Exercise
Only the lines from the one holding "const stand = new THREE.Group();" through the one holding "obj.matrix_world = Matrix.Identity(4)" are to be retyped, exactly as they appear, with both boundary lines included.

Raw records
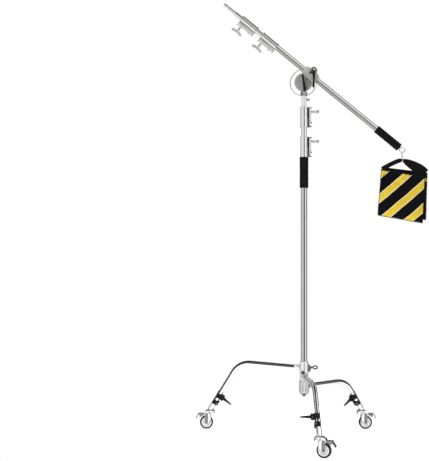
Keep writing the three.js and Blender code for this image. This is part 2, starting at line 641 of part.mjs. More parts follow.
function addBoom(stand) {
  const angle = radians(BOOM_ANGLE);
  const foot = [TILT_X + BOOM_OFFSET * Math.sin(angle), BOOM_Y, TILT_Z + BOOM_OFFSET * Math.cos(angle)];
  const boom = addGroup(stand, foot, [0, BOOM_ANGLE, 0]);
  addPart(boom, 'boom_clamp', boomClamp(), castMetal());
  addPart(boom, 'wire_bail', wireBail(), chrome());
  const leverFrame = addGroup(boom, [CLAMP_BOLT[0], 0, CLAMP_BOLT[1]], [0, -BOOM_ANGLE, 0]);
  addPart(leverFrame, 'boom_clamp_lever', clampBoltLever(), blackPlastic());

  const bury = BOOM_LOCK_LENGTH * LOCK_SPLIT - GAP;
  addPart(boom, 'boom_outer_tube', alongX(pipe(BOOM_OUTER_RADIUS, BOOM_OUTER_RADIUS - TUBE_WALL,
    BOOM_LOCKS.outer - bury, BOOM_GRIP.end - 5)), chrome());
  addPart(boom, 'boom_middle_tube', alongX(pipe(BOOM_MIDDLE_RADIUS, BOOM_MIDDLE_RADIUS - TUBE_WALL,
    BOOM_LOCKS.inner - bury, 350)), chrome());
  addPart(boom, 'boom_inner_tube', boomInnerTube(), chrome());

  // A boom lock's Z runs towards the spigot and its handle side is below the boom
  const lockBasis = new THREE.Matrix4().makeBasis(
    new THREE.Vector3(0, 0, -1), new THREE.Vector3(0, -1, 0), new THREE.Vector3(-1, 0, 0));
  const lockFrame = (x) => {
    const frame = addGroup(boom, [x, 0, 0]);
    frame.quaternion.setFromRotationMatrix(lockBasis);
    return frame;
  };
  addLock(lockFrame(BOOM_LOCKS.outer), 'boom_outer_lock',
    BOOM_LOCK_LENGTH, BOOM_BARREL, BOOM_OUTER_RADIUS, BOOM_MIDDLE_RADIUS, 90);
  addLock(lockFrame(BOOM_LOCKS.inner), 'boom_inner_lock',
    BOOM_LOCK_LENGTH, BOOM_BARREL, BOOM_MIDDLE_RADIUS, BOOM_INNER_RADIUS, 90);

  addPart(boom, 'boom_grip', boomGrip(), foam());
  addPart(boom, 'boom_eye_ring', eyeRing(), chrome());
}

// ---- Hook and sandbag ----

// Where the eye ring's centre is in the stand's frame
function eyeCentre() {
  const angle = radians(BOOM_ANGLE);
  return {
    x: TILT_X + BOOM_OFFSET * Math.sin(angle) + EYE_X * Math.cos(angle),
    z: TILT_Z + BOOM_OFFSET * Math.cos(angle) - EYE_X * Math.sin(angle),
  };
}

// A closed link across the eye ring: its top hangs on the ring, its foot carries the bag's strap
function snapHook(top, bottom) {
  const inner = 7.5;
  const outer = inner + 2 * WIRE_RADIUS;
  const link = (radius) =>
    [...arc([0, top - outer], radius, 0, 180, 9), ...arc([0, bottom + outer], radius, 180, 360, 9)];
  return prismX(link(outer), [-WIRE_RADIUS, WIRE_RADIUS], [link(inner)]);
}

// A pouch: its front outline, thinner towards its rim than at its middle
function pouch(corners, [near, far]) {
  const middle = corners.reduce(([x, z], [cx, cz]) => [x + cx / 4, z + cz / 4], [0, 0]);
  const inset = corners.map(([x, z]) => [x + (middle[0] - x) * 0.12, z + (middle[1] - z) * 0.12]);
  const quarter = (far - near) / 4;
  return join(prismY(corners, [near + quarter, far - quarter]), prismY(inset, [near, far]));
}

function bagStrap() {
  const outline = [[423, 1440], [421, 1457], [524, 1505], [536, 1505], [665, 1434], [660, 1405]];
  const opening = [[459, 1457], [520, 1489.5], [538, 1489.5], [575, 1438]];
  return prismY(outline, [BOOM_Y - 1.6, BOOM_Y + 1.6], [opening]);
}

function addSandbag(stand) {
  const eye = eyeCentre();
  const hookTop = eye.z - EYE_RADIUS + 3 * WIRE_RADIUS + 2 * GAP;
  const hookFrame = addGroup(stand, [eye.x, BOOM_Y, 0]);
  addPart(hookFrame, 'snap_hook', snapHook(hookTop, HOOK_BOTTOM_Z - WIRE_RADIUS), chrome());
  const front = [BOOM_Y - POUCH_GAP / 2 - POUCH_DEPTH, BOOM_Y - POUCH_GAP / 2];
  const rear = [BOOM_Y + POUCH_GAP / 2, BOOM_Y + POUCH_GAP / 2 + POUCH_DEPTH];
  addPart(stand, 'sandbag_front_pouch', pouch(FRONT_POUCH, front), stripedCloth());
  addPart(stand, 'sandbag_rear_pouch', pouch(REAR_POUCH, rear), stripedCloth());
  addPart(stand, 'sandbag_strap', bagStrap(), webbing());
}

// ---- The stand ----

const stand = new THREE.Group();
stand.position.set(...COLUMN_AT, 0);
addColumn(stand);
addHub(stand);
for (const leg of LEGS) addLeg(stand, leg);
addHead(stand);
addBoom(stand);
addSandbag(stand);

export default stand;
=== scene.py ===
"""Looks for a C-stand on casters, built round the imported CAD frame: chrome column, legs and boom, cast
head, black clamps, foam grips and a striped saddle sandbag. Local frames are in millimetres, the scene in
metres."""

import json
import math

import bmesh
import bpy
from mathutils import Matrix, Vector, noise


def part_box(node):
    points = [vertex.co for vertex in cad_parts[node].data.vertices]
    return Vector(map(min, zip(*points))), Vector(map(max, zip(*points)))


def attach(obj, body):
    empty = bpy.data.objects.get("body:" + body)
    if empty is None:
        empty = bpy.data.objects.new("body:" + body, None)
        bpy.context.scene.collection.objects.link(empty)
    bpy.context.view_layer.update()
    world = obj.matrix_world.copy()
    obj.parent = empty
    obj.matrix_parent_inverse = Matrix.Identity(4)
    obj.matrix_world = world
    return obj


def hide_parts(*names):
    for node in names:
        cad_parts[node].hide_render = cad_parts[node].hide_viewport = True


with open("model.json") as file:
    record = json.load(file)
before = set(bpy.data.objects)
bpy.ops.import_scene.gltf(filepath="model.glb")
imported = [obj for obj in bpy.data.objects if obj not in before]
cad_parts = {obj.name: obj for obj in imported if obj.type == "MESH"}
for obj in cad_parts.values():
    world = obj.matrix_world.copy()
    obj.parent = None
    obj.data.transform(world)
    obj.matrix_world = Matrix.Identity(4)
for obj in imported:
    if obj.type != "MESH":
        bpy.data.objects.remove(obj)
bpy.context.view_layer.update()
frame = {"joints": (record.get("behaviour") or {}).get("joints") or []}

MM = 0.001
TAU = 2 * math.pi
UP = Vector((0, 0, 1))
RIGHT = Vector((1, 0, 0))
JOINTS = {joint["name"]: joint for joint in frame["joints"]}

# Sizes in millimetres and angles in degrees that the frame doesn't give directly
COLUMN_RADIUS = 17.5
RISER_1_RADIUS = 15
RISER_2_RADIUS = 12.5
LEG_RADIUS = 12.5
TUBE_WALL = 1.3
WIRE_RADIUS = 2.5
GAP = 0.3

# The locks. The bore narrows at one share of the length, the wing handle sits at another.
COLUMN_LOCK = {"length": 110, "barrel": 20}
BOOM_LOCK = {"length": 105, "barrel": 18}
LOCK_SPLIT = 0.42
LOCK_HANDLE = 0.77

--

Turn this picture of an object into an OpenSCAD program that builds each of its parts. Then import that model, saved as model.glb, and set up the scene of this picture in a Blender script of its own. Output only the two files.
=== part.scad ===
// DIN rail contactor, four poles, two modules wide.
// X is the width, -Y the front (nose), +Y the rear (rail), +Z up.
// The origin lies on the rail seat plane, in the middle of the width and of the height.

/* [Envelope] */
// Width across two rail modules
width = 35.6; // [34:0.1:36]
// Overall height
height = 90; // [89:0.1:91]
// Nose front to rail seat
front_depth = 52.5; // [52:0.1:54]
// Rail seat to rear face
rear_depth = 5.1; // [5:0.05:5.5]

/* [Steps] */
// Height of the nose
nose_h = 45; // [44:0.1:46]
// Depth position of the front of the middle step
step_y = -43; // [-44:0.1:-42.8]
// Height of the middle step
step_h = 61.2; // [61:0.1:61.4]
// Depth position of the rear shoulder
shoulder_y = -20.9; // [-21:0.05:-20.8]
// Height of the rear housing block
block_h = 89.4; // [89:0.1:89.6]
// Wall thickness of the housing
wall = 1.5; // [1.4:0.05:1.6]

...

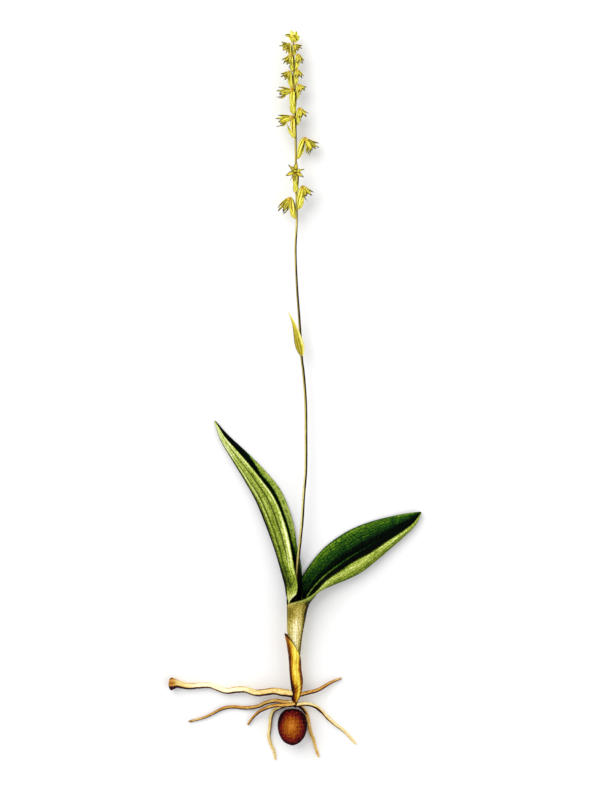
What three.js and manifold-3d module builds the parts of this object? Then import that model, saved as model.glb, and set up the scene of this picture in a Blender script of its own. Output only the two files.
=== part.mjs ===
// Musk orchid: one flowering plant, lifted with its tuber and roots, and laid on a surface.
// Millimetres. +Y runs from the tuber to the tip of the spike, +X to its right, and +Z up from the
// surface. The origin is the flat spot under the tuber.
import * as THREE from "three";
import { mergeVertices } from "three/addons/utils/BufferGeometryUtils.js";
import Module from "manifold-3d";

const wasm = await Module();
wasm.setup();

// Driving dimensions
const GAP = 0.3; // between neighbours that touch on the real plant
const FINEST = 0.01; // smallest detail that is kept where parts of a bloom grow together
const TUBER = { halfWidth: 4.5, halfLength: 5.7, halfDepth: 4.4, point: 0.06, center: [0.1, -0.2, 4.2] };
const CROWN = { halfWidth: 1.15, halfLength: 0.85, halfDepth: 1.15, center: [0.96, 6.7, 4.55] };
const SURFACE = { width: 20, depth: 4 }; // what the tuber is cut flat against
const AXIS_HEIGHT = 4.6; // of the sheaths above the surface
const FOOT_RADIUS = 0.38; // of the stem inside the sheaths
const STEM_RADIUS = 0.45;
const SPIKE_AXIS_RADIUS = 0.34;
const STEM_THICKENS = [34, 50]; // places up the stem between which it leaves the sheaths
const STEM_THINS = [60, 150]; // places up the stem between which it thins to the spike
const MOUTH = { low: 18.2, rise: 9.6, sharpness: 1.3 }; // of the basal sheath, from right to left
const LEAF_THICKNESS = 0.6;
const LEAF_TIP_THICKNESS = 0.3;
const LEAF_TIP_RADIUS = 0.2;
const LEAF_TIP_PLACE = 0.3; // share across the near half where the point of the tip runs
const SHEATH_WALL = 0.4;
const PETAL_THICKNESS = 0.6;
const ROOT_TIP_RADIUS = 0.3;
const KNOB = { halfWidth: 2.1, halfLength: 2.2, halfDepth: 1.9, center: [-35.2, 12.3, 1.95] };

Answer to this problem
const stand = new THREE.Group();
stand.position.set(...COLUMN_AT, 0);
addColumn(stand);
addHub(stand);
for (const leg of LEGS) addLeg(stand, leg);
addHead(stand);
addBoom(stand);
addSandbag(stand);

export default stand;
=== scene.py ===
"""Looks for a C-stand on casters, built round the imported CAD frame: chrome column, legs and boom, cast
head, black clamps, foam grips and a striped saddle sandbag. Local frames are in millimetres, the scene in
metres."""

import json
import math

import bmesh
import bpy
from mathutils import Matrix, Vector, noise


def part_box(node):
    points = [vertex.co for vertex in cad_parts[node].data.vertices]
    return Vector(map(min, zip(*points))), Vector(map(max, zip(*points)))


def attach(obj, body):
    empty = bpy.data.objects.get("body:" + body)
    if empty is None:
        empty = bpy.data.objects.new("body:" + body, None)
        bpy.context.scene.collection.objects.link(empty)
    bpy.context.view_layer.update()
    world = obj.matrix_world.copy()
    obj.parent = empty
    obj.matrix_parent_inverse = Matrix.Identity(4)
    obj.matrix_world = world
    return obj


def hide_parts(*names):
    for node in names:
        cad_parts[node].hide_render = cad_parts[node].hide_viewport = True


with open("model.json") as file:
    record = json.load(file)
before = set(bpy.data.objects)
bpy.ops.import_scene.gltf(filepath="model.glb")
imported = [obj for obj in bpy.data.objects if obj not in before]
cad_parts = {obj.name: obj for obj in imported if obj.type == "MESH"}
for obj in cad_parts.values():
    world = obj.matrix_world.copy()
    obj.parent = None
    obj.data.transform(world)
    obj.matrix_world = Matrix.Identity(4)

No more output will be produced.